Пузанов был уже на исходе в любом случае. И по состоянию здоровья, и поскольку принималось решение о серьезной акции, считалось, что он не сможет выполнять новую роль. Он был более тесно связан с Тараки, потом с тем же Амином, а тут надо сменить всю сцену, на которой действие будет происходить… И потом уже он говорил, что он не за такое развитие событий, и я вполне это допускаю, но его мнением никто особенно и не интересовался, как и в других случаях мнениями послов, к сожалению.
Кто бы ни сказал первым «а», эта тройка после перехода на позиции за ввод войск действительно руководствовалась своими представлениями об обеспечении нашей безопасности, об угрозе этой безопасности, которая может исходить из Пакистана, если там окажутся американцы, с одной стороны. А с другой стороны — из ложных, я уверен, представлений о том, что сравнительно легко можно предотвратить эту опасность путем ввода наших войск.

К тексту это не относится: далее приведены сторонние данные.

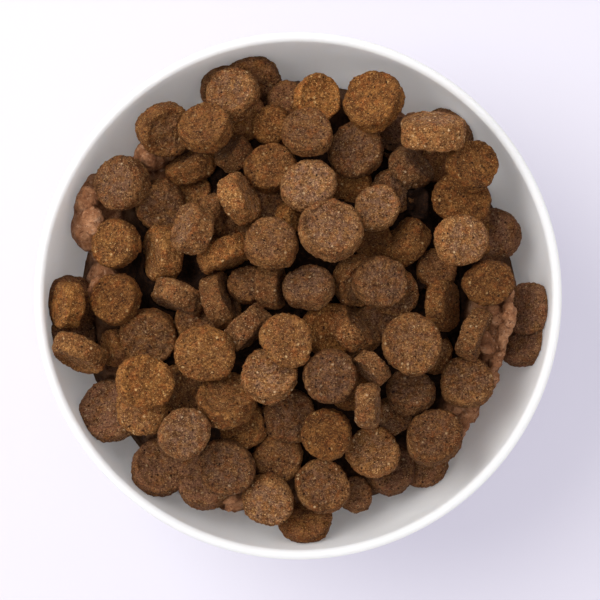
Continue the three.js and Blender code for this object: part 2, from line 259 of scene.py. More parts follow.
MINCE_ROSY = (0.530, 0.255, 0.125)
MINCE_PALE = (0.700, 0.440, 0.280)
MINCE_SHRED = (0.62, 0.350, 0.205)
# Dark streaks of painted shade for the cavities in the mince
MINCE_CAVITY_SHADE = (0.130, 0.040, 0.018)
# Painted shade for the wet food where no mince shows: nearly black, with dim flecks
CREVICE_SHADE_BLACK = (0.006, 0.002, 0.001)
CREVICE_SHADE_BROWN = (0.030, 0.011, 0.004)
CREVICE_SHADE_FLECK = (0.090, 0.035, 0.012)
FLOOR_COLOUR = (0.63, 0.615, 0.63)
FLOOR_GLOW = (0.68, 0.64, 1)
WINDOW_COLOUR = (1.0, 0.985, 0.96)
ROOM_COLOUR = (0.99, 0.98, 1.0)

# Colours that another is multiplied by: painted shade where the crust's mottle is low and painted
# light where it is high, and the ends of the range of tones and of tints that the pieces have
HOLLOW_SHADE = (0.42, 0.36, 0.30)
EVEN = (0.95, 0.95, 0.95)
RISE_LIGHT = (1.6, 1.6, 1.6)
DARKEST_TONE = (0.60, 0.57, 0.56)
PALEST_TONE = (1.30, 1.32, 1.32)
COOLEST_TINT = (0.98, 1.03, 1.24)
WARMEST_TINT = (1.02, 0.95, 0.78)

# Light, floor and camera, in metres and watts, and the camera's lens in millimetres
WINDOW_PLACE = (-0.52, 0.28, 0.78)
WINDOW_AIM = (0, 0, 0.05)
WINDOW_SIZE = 0.75
WINDOW_POWER = 6.8
ROOM_STRENGTH = 0.78
FLOOR_SIZE = 4
FLOOR_GLOW_STRENGTH = 0.25
CAMERA_ACROSS = 0.5 * MM
CAMERA_UP = -1.1 * MM
CAMERA_DISTANCE = 500 * MM
CAMERA_LENS = 113
CAMERA_SENSOR = 36


def chance(seed):
    """A repeatable number from 0 to 1 for each seed."""
    wave = math.sin(seed * 127.1 + 311.7) * 43758.5453
    return wave - math.floor(wave)


def trait(seed, name):
    """One trait of a disc, from 0 to 1."""
    return chance(seed + TRAIT_SEEDS[name])


def smooth(share):
    """Eases a share from 0 to 1 in at both ends."""
    share = np.clip(share, 0, 1)
    return share * share * (3 - 2 * share)


def select_only(piece):
    bpy.ops.object.select_all(action="DESELECT")
    piece.select_set(True)
    bpy.context.view_layer.objects.active = piece


def apply_modifier(piece, kind, **settings):
    """Adds one modifier to a piece and applies it."""
    select_only(piece)
    modifier = piece.modifiers.new(kind, kind)
    for key, value in settings.items():
        setattr(modifier, key, value)
    bpy.ops.object.modifier_apply(modifier=modifier.name)


def points_of(piece):
    """The piece's points as rows of three, in metres."""
    flat = np.zeros(len(piece.data.vertices) * 3)
    piece.data.vertices.foreach_get("co", flat)
    return flat.reshape(-1, 3)


def mark(piece, name, values):
    """Writes one number for each point as a named attribute."""
    attribute = piece.data.attributes.get(name)
    if attribute is None:
        attribute = piece.data.attributes.new(name, "FLOAT", "POINT")
    attribute.data.foreach_set("value", np.asarray(values, np.float32))


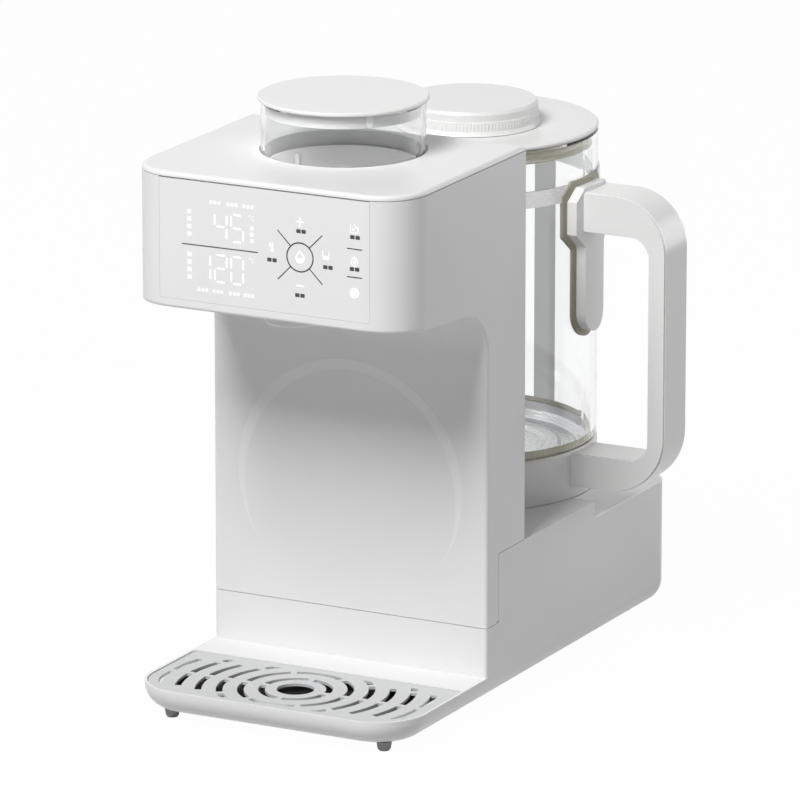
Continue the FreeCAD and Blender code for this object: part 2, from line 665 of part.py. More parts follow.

Решения Политбюро, письменно оформленного или каким-то другим образом, не было. Ничего не было. По Министерству обороны было Постановление Совета Министров по вопросам финансирования, льгот, личного состава, находящегося в Афганистане, и то через некоторое время оно было отозвано. Никаких других постановлений, решений Политбюро, Президиума Верховного Совета и т. д. в Минобороны не поступало, и, по-моему, они и не оформлялись. То есть в течение десяти лет шла война, юридически не оформленная.
Принявшие это решение товарищи, в общем-то, придавали немалое значение тому, чтобы каким-то образом это решение было одобрено более широким форумом в лице всего ЦК. И на июньском пленуме ЦК в 1980 году была информация по этому поводу. Единогласно, без всякого обсуждения, было принято решение «одобрить», очень краткая формулировка, без всякого обоснования, одобрить ввод ограниченного воинского контингента в Афганистан.
Я тогда еще не был членом ЦК, но впервые присутствовал в качестве приглашенного на этом заседании. Тогда по наивности удивился, что никто не только не выступил с каким-то несогласием, но даже вопросов никаких руководству не было задано, ничего. Была информация, и все дружно проголосовали одобрить, в том числе и те члены ЦК, которые потом, спустя пять лет, обличали, и кляли, и осуждали и т. д.
В то время никто ни слова не то что против, даже вопросов не задал. Я, может быть, ошибаюсь, но я думаю, что если бы развернулось в ту пору в июне 1980 года такое обсуждение, наверняка высказывавшиеся против или выражавшие какое-то сомнение пострадали бы; но, если бы было такое обсуждение, может быть, это еще как-то сказалось бы. В то время мы еще не очень сильно увязли, и, может быть, не было бы такой длительной, такой кровавой миссии нашей в Афганистане.
Отношения Л. И. Брежнева с тройкой были самыми дружественными и теплыми. Все, можно сказать, были на короткой ноге с ним. Хотя, скажем, с Устиновым он был особенно близок по своим прежним временам сотрудничества в области космоса, вообще военной техники, в ту пору, когда Брежнев был действующей и работающей фигурой. С Андроповым у него тоже были довольно близкие, дружеские отношения, но, по-моему, менее близкие, чем с Устиновым. Менее близкие и дружественные отношения были с Громыко. Беда в том, что уже к концу 1979 года Брежнев был неработоспособен.
И самостоятельно мыслить, самостоятельно принимать какие-то решения он, в общем-то, не мог. И практически целиком и в данном случае полагался на то, что считают эти люди плюс Суслов… К Суслову он до последнего времени относился, по моим наблюдениям, с уважением, особенно в вопросах, касающихся международных, идеологических дел. Во многом полагался на него. Поэтому для него было достаточно того, что вот Суслов и эта тройка высказались «за», самостоятельного «за» или «против» у него уже не могло быть в ту пору.